A TAP respondeu dizendo que a anulação não tinha qualquer efeito prático. Os contratos “são válidos e eficazes e a decisão de os considerar nulos emitida por uma das partes não tem força legal”, reagiu. Diz também que nem o conselho fiscal da empresa nem o auditor se pronunciaram no sentido da nulidade. O parecer apenas aponta riscos, considerando o prazo de dois meses para a recompra dos equipamentos “demasiado desafiante”. Alfredo Casimiro decidiu contestar o contrato em tribunal.
Quinto round: uma greve devastadora
O contrato de sale & leaseback ajudou a pagar os salários durante uns meses, mas no final de junho já estavam por saldar os subsídios de férias e não havia dinheiro para o próximo vencimento. Os sindicatos ameaçam com uma greve e a TAP propõe fazer um novo adiantamento de pagamento para resolver o impasse.
Por esta altura, Alfredo Casimiro estava encostado às cordas. A companhia aérea tinha requerido a insolvência da Groundforce e o empresário temia que um novo adiantamento reforçasse os argumentos da TAP no tribunal. Rejeita, por isso, qualquer adiantamento. Pelo meio trocam-se acusações sobre quem deve a quem. O acionista maioritário acaba por conseguir passar a pressão para a transportadora e o Governo.
Sem subsídios e pagamentos de horas extraordinárias, a greve avança mesmo, paralisando os aeroportos de Lisboa, Porto e Faro no fim de semana de 17 e 18 de julho. Foram cancelados cerca de 650 voos, provocando o caos naquelas infraestruturas, enorme insatisfação nos passageiros e prejuízos para as companhias aéreas. Agora eram a TAP e o Governo que ficavam encostados às cordas.
Pressionado a agir, Pedro Nuno Santos encontra uma forma de a TAP pagar diretamente os subsídios e salários aos trabalhadores, conseguindo que fosse desconvocada uma segunda greve prevista para o fim do mês.
Sexto round: tribunal declara insolvência e Pedro Nuno Santos a vitória
A 20 de julho o ministro das infraestruturas afirma no Parlamento que a venda pelo Montepio das ações da Pasogal na Groundforce estava em marcha e mostrava-se otimista na possibilidade de encontrar uma solução que afastasse Alfredo Casimiro e desse à empresa um acionista estável.

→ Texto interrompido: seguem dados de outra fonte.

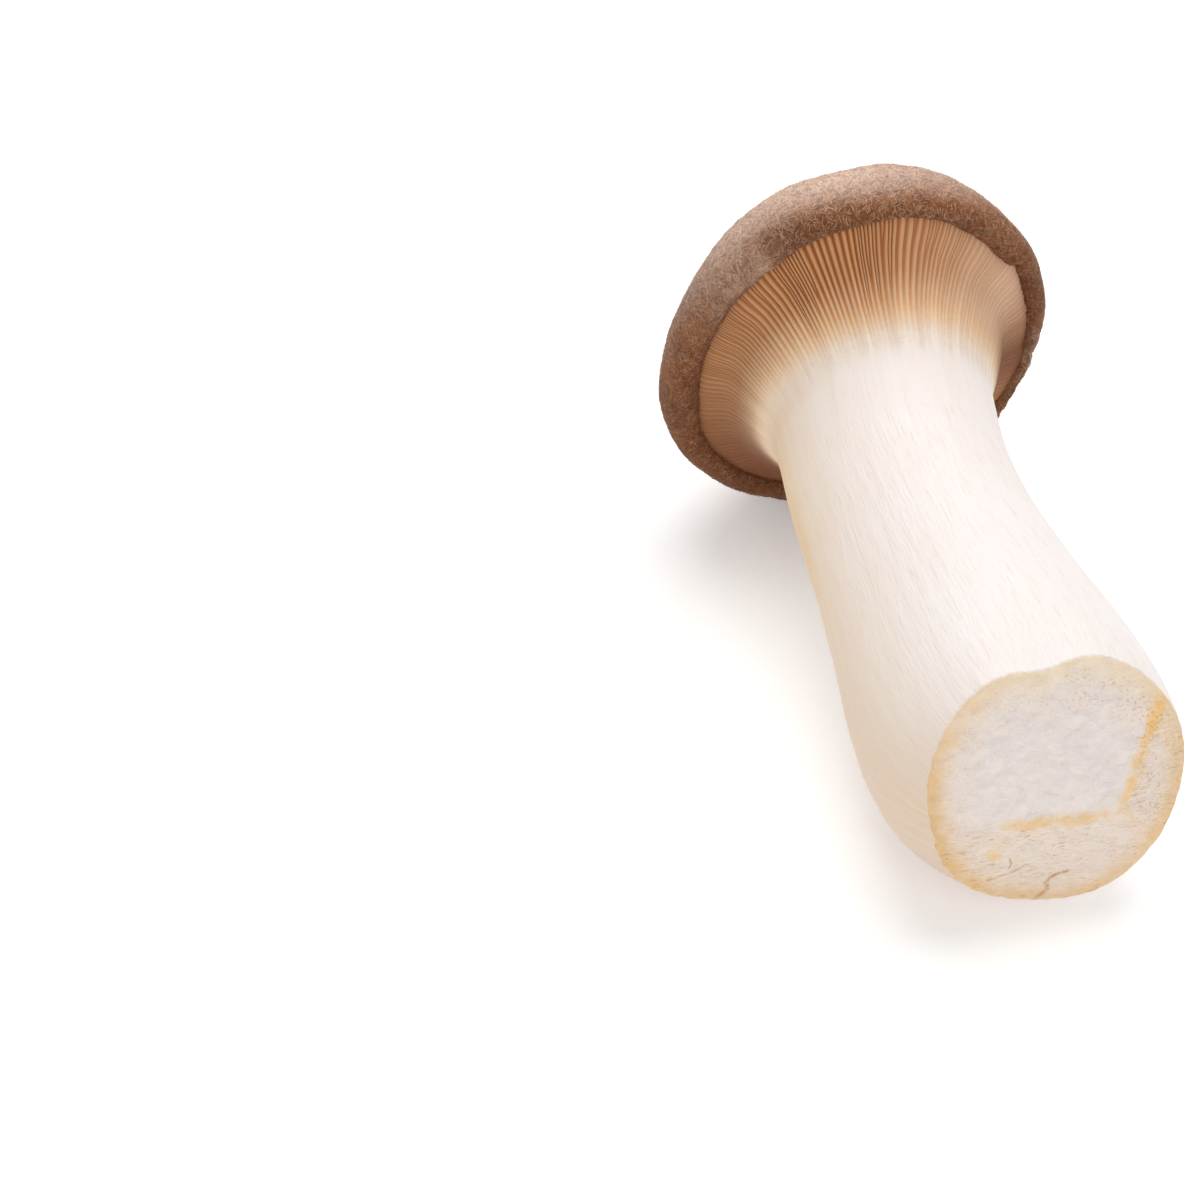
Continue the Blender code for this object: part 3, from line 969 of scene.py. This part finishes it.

O knock-out chegaria por outra via. Na terça-feira, o Juízo de Comércio do Tribunal de Lisboa declarou a insolvência da Groundforce, que determina que os antigos administradores deixam de exercer os respetivos cargos. A gestão passa para os administradores de insolvência e a companhia a ser “controlada” pelos principais credores: a ANA e a TAP.
Alfredo Casimiro está mesmo fora da Groundforce, como queria o ministro, mas ainda não “atira a toalha ao chão”. Diz que vai recorrer, embora o recurso não suspenda a decisão do tribunal. Em reação à declaração de insolvência, acusou Pedro Nuno Santos de protagonizar um “atentado político à Groundforce e aos seus trabalhadores” e a CEO da TAP, Christine Ourmières-Widener, de só saber fechar empresas.